The day before we had visited a mass grave in an area called Karbas. It took about two hours on a bumpy road getting there. It used to be the collection point for all prisoners and deported who had been sentenced to a life in KARLAG. Camp commanders from all divisions and subdivisions of Karlag came there to pick the people best suited for slave work in their respective speciality. Even though agriculture was the main theme of the KARLAG penal camp area, mining and other jobs like dam building and construction was done. There were no signs or crosses of the dead, just a expansive field overlooking nothingness in the horizon. Well, there was a factory there, built during the Soviet era and used during the KARLAG time, and still in some kind of production. A couple of Chechnyans came to see who we were but left immediately when we asked to interview them. They didn´t dare to have any opinions about the mass grave, where many of their family members of the past were deposited with great indifference by the authorities. Having opinions wasn´t a problem for Nurshat:

“We mustn’t be afraid of telling the truth, truth is the truth and it must be told to us.

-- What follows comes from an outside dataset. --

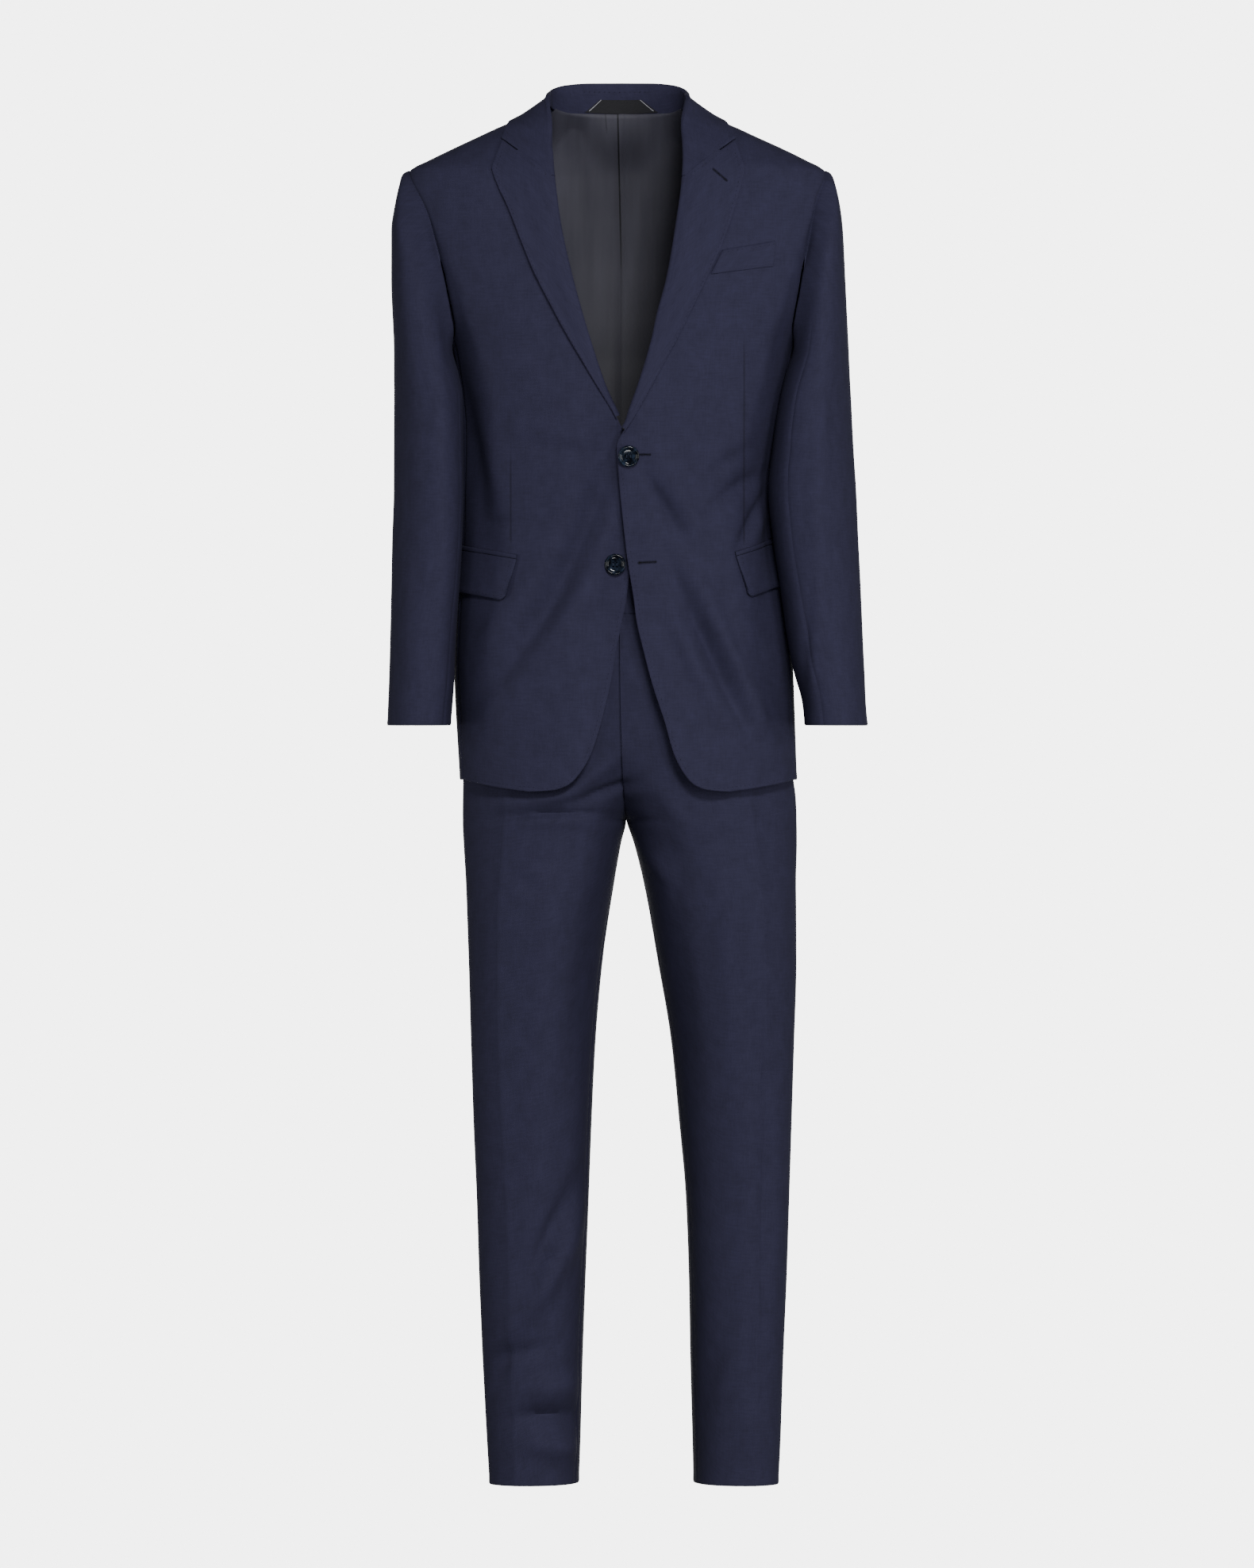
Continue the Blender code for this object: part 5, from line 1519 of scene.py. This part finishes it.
trousers = {
    "waistTop": -508.0,
    "waistbandHeight": 38.0,
    "crotch": -769.0,
    "frontRise": 95.0,
    "backRise": 120.0,
    "backCrease": 1.08,
    "seatTurn": math.radians(75),  # where the crease ends up over the seat
    "seatSpan": (-900.0, 130.0),
    "seatDrop": 120.0,
    "power": 2.1,
    "creaseRidge": 2.5,
    "creaseWidth": 7.0,
    "creaseLow": (600.0, 120.0),   # it starts this far down, and is whole this much lower
    "crotchFade": 6.0,             # seams close beside the crotch are flat
    "columns": 40,
    "hem": -1492.0,
    "heights": ((-700, 32), (-800, 34), (-1487.5, 132)),  # rows down to each height
    "hemSteps": (2.0, 0.7, 0.0),
    "flyLift": 2.8,
    "flyWidth": (34.0, 5.0),       # and how soft its edge is
    "flySpan": (-752.0, 16.0),     # from its foot up
    "waistbandRows": (0, 0.015, 0.05, 0.12, 0.25, 0.4, 0.55, 0.7, 0.85, 0.95, 0.985, 1.0),
    "waistbandColumns": 34,
    "waistbandThickness": 1.8,
}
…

Some people don’t like me because of this truth. But deep down they love me for this truth. Because what they want to say I ay it out loud. That’s the difference and they keep it inside. They also want to tell the truth of what happened but are afraid of telling it out loud. “

Even though we hadn´t been a week in Karaganda, I knew I would never ever be the same person as the one who arrived full of fears and worries. But I knew I could never be as brave as Nurshat. An example for all other human beings.